## START PROVIDED RECORDS
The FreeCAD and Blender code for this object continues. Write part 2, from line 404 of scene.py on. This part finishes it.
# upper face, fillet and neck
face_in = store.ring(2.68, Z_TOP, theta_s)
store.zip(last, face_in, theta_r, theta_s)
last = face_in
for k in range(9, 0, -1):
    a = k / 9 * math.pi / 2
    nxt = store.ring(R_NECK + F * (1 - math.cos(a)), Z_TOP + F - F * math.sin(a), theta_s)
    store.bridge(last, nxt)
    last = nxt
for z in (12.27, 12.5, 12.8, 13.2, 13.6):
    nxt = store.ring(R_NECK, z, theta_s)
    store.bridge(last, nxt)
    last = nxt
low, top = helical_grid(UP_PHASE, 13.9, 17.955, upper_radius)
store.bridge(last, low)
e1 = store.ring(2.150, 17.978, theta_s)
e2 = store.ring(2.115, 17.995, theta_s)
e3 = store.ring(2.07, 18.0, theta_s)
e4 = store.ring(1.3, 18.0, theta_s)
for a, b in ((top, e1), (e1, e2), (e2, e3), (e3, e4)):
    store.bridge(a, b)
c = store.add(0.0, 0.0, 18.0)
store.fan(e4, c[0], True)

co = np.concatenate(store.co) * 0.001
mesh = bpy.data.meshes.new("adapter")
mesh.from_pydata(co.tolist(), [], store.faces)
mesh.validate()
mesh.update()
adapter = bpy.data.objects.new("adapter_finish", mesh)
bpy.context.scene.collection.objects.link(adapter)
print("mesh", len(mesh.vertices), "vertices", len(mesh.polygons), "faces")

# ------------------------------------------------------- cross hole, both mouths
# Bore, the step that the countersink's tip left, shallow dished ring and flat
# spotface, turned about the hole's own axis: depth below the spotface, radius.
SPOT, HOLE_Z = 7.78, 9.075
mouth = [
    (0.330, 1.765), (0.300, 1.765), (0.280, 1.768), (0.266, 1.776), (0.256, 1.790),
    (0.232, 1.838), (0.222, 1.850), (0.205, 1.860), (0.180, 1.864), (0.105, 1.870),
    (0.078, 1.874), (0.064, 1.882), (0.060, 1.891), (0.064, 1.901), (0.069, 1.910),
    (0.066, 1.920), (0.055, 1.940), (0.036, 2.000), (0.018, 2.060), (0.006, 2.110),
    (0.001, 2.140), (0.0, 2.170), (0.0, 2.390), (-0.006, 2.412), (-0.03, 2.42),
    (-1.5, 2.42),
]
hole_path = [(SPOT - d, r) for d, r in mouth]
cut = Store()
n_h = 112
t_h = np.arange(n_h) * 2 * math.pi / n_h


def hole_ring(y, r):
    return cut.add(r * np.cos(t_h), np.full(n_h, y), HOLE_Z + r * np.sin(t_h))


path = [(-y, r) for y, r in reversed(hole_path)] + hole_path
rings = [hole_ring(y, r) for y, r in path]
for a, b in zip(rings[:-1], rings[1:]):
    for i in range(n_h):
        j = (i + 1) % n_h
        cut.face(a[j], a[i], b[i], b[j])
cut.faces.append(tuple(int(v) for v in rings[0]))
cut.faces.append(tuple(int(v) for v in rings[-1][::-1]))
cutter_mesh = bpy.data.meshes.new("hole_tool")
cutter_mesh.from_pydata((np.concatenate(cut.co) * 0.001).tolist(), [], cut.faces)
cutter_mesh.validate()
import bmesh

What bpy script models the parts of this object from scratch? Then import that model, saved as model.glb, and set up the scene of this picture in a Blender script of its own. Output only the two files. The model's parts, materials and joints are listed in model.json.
## END PROVIDED RECORDS
= WHAT THIS TASK INVOLVES =
Among the entries above, identify all lines with "Blender" and copy them.

= SOLUTION =
The FreeCAD and Blender code for this object continues. Write part 2, from line 404 of scene.py on. This part finishes it.
What bpy script models the parts of this object from scratch? Then import that model, saved as model.glb, and set up the scene of this picture in a Blender script of its own. Output only the two files. The model's parts, materials and joints are listed in model.json.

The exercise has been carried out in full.